DIRECTIONS: Write out exactly the lines of the entries below from the one holding "Continue the FreeCAD" to the one holding "return outer.cut(core)", inclusive, and leave out all other lines.

^^^^^^^^^^^^^^^^

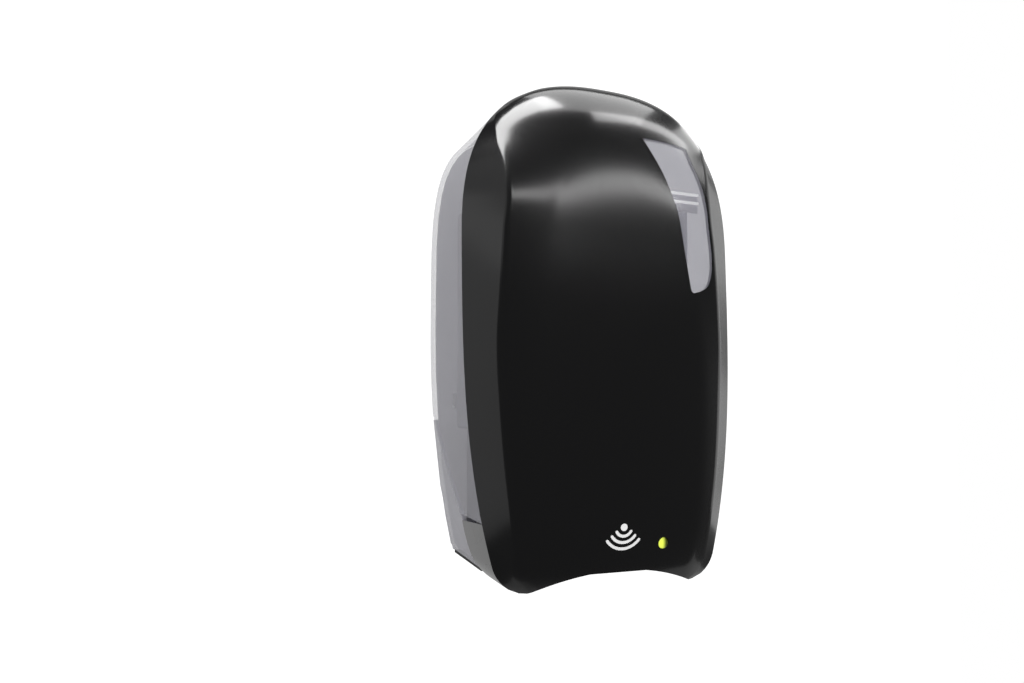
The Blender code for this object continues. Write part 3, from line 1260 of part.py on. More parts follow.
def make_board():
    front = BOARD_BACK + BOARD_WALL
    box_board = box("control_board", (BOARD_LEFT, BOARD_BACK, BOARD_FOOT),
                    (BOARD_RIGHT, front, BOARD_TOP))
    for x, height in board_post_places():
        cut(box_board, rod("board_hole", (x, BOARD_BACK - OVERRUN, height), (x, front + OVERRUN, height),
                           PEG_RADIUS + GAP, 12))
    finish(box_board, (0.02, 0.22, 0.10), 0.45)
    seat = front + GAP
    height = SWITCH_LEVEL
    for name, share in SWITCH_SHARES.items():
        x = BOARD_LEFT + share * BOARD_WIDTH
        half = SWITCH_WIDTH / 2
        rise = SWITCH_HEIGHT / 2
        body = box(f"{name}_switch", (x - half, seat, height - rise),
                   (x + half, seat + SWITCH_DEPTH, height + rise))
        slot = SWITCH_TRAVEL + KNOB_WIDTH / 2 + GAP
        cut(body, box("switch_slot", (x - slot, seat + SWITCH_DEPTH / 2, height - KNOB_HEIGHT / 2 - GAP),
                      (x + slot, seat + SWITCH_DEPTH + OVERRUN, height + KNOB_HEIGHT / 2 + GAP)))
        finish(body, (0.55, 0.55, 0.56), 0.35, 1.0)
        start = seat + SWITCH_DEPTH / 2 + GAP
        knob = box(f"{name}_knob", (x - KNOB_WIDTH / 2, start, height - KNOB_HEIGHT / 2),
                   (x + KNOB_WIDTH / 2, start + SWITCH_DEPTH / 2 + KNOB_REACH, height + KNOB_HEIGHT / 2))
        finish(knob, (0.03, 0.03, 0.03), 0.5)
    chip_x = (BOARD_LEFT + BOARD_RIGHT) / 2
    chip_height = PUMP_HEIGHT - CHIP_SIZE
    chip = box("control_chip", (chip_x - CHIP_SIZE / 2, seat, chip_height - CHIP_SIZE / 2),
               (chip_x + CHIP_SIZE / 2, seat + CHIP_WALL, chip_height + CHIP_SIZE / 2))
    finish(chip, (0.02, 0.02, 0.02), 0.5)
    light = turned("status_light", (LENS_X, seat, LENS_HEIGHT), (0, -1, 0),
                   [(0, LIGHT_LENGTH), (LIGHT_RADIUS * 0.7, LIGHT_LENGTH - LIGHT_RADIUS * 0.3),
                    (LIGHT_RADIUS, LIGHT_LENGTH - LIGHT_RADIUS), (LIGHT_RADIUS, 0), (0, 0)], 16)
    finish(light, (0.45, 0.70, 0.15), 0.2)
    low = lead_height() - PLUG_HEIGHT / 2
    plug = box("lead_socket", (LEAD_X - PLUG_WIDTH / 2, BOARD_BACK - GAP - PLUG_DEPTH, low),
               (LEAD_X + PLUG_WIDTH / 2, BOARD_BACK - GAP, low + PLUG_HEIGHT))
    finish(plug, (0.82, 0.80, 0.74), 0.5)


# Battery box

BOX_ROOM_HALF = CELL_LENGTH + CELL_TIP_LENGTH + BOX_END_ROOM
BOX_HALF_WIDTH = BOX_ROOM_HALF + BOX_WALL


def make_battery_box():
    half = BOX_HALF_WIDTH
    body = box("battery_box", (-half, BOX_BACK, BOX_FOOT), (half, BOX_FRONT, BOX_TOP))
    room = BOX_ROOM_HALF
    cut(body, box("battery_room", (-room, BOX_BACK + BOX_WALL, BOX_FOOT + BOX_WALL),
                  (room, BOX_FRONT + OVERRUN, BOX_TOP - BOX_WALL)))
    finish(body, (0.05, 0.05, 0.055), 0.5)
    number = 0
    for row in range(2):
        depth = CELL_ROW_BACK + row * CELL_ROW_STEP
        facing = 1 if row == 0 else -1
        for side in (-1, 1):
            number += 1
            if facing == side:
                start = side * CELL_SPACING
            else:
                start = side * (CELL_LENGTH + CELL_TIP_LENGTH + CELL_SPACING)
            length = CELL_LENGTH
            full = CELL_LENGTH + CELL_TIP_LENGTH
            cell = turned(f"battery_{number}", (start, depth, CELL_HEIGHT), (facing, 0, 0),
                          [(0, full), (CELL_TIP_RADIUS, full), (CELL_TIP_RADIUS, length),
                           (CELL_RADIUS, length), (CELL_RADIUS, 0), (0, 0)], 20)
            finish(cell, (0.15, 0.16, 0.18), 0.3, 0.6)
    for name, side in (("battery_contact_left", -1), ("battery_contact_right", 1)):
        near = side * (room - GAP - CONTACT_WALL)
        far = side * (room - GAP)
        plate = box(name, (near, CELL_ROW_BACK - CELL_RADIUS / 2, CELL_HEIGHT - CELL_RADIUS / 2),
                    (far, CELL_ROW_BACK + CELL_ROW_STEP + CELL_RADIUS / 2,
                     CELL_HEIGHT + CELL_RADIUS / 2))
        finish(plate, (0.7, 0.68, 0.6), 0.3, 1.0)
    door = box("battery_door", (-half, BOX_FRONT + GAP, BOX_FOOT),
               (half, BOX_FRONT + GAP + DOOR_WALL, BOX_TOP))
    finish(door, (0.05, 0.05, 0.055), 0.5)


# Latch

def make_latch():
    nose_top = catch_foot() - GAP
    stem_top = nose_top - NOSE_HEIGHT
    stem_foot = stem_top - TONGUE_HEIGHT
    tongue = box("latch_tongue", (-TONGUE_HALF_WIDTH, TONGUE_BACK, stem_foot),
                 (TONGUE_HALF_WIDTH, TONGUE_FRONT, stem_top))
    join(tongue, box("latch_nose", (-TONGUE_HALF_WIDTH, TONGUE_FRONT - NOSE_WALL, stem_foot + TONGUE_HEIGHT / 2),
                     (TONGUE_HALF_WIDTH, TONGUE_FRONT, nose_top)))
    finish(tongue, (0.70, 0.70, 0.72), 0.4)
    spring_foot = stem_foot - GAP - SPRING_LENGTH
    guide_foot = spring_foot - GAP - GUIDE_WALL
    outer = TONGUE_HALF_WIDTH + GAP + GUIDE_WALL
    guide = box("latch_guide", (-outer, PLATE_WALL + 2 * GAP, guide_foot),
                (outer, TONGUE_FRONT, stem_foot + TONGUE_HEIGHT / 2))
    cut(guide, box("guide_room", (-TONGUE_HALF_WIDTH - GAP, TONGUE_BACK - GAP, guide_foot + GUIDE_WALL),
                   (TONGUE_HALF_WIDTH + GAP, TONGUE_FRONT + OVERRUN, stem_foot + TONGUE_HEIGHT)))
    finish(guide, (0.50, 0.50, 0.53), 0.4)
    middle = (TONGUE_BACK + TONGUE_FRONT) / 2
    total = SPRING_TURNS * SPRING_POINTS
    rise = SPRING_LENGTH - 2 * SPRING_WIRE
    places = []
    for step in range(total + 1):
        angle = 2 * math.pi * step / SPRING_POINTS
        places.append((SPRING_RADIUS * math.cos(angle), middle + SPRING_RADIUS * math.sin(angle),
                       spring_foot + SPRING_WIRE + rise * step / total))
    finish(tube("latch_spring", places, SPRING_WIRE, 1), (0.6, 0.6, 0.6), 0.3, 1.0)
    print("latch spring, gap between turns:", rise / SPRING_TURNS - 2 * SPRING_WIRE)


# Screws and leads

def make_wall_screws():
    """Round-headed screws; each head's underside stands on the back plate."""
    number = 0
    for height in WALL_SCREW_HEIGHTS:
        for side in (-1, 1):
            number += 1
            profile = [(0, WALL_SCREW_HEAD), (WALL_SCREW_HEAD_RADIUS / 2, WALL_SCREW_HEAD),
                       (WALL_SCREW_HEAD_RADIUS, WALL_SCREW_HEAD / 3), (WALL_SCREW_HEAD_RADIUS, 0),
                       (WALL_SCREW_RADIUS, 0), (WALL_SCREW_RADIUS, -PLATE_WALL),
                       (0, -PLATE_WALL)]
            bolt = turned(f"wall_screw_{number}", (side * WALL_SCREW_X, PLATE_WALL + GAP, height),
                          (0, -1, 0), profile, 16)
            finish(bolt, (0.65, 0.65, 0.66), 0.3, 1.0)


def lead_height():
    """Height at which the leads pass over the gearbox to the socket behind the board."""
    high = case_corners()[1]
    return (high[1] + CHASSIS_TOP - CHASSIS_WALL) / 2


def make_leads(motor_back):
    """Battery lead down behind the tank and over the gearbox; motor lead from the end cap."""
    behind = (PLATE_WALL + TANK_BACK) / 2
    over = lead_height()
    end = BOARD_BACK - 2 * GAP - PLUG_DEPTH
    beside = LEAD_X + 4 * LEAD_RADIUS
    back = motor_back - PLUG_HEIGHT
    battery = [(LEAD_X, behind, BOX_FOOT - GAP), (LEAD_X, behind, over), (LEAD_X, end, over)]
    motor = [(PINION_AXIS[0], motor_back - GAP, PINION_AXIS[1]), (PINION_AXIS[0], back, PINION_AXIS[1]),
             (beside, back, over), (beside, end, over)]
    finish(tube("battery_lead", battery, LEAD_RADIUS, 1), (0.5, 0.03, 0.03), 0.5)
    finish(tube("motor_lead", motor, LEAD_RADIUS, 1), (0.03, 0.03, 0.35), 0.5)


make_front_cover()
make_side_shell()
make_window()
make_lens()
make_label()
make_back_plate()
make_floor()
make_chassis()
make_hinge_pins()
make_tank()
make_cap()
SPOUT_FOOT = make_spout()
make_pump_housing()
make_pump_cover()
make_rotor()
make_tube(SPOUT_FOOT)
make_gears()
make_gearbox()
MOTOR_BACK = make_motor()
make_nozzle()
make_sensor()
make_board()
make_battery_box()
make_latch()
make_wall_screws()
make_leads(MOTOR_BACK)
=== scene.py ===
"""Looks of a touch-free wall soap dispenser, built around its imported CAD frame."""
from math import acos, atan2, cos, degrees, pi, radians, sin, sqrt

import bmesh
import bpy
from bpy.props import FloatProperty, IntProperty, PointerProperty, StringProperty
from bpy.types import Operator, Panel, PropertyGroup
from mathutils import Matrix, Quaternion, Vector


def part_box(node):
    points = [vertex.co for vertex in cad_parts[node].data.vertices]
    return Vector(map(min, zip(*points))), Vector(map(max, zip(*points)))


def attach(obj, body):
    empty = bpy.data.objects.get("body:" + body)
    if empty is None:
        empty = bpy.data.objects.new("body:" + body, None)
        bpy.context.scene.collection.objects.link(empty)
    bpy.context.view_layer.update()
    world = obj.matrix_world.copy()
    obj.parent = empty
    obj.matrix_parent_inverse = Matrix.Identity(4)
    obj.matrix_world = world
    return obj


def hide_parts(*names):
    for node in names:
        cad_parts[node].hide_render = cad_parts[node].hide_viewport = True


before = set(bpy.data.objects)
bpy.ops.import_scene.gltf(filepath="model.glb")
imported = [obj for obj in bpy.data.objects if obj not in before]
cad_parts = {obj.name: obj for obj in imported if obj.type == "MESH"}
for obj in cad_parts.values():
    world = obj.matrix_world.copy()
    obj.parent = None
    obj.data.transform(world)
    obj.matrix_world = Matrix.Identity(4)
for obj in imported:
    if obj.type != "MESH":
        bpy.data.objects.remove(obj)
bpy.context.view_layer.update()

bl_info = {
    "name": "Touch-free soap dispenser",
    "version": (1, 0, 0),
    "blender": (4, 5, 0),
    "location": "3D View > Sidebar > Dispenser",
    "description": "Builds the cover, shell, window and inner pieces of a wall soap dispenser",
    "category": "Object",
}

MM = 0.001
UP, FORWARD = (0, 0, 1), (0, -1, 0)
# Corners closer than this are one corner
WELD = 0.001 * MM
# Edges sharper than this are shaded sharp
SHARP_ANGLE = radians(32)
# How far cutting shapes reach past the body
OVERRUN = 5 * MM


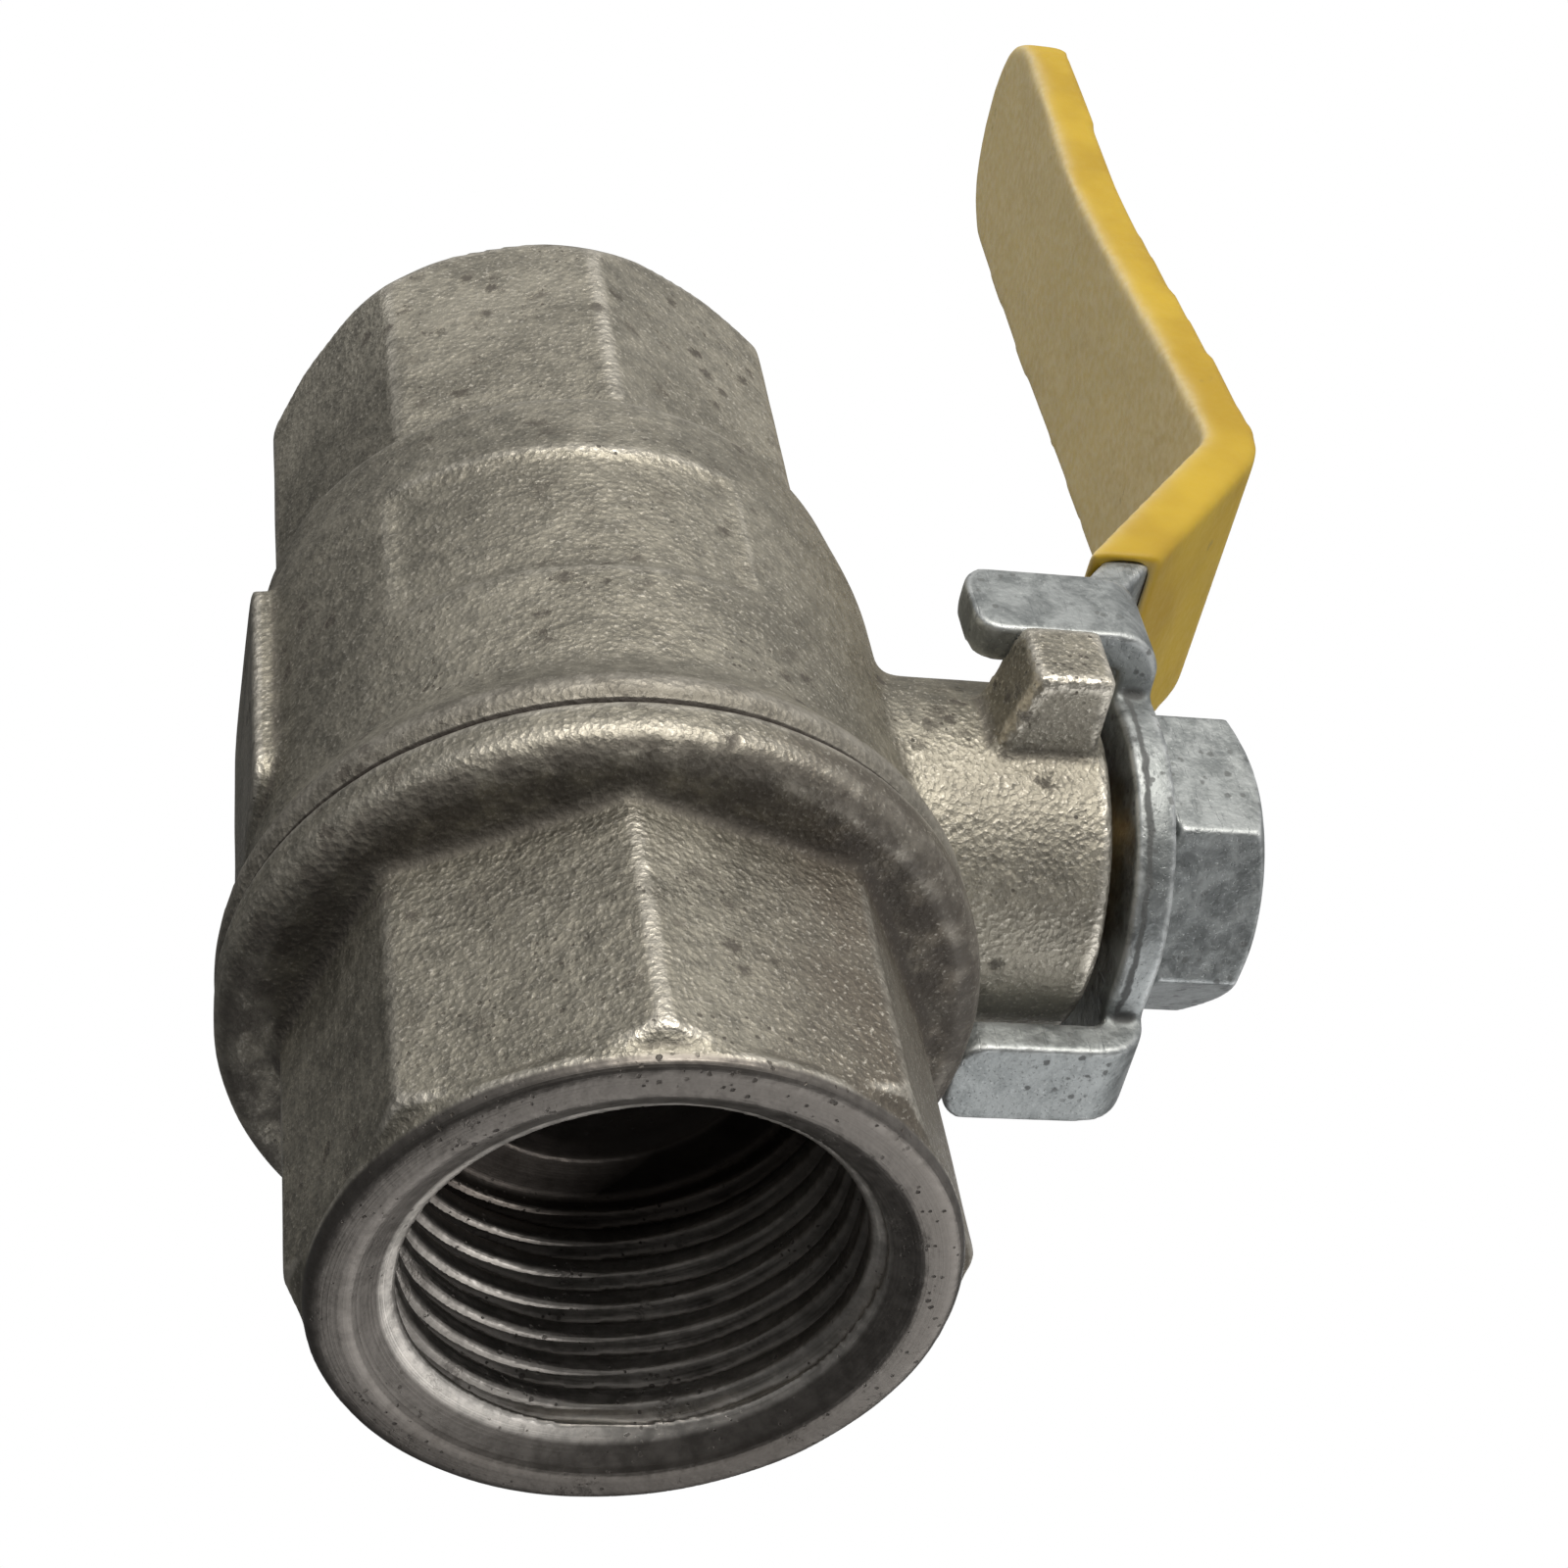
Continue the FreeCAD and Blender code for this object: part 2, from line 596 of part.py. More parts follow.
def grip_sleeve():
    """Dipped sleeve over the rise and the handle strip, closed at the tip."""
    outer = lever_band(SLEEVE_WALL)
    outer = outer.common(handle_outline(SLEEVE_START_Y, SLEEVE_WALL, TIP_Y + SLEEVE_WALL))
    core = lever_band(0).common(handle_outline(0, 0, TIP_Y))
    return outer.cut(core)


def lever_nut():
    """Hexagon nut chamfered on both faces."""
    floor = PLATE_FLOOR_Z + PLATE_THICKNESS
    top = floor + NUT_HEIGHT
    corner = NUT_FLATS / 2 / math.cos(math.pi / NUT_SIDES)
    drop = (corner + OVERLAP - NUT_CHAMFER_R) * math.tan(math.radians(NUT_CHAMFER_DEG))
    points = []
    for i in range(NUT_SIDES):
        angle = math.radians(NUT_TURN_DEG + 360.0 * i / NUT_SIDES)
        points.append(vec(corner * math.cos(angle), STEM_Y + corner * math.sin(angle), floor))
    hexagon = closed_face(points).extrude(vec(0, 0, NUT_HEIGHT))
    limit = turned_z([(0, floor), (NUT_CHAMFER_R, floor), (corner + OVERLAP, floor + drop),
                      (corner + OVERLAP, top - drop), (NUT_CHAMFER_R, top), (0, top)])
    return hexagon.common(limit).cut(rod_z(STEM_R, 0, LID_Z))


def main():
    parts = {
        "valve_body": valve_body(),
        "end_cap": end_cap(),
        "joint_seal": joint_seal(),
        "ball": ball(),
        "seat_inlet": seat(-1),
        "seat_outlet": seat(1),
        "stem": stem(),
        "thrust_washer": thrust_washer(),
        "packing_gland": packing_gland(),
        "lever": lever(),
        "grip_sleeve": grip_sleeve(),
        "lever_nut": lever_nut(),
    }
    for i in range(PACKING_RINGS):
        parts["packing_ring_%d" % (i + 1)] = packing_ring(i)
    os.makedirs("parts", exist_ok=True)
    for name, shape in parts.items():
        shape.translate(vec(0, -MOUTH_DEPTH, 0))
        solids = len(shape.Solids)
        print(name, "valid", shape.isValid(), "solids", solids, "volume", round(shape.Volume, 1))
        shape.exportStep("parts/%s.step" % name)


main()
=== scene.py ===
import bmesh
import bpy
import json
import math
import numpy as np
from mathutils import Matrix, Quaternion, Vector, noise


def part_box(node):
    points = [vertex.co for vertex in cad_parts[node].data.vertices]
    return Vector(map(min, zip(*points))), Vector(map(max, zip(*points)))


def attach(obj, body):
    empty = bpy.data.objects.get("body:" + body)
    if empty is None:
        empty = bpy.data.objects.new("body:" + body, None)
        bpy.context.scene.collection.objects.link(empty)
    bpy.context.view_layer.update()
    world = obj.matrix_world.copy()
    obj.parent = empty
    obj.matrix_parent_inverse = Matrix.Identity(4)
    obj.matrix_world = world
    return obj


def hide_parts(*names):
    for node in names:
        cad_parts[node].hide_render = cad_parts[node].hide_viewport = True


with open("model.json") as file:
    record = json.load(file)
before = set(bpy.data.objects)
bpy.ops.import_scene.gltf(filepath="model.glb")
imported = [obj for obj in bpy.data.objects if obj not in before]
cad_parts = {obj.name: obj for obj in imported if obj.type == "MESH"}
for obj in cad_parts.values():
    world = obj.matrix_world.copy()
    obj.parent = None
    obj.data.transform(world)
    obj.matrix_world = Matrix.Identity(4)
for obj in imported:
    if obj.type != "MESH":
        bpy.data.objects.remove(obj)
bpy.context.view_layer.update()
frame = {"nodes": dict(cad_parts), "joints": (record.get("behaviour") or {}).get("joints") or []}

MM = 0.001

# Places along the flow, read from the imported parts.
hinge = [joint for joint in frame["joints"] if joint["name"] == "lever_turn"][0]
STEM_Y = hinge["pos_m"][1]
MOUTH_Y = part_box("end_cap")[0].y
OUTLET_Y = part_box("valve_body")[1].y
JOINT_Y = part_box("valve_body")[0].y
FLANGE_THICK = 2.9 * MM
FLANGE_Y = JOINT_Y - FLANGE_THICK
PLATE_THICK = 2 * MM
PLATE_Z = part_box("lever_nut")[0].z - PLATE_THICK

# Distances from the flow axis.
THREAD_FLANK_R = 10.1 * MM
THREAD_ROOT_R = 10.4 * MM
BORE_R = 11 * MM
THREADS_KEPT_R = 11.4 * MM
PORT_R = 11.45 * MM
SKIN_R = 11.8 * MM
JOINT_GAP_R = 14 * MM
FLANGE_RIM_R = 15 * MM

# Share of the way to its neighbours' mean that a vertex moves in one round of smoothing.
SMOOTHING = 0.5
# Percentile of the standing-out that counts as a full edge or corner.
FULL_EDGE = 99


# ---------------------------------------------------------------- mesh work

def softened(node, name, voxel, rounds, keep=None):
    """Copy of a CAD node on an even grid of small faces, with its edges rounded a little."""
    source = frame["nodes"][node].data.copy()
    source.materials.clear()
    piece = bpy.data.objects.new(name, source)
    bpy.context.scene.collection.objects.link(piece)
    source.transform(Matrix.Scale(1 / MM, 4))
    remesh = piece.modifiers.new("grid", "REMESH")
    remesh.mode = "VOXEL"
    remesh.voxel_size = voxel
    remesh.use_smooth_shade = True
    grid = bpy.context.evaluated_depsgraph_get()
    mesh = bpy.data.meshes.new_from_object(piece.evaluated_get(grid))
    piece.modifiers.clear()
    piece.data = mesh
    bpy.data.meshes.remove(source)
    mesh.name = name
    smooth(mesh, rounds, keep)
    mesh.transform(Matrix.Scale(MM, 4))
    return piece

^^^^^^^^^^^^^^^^

THE SOLUTION:
Continue the FreeCAD and Blender code for this object: part 2, from line 596 of part.py. More parts follow.
def grip_sleeve():
    """Dipped sleeve over the rise and the handle strip, closed at the tip."""
    outer = lever_band(SLEEVE_WALL)
    outer = outer.common(handle_outline(SLEEVE_START_Y, SLEEVE_WALL, TIP_Y + SLEEVE_WALL))
    core = lever_band(0).common(handle_outline(0, 0, TIP_Y))
    return outer.cut(core)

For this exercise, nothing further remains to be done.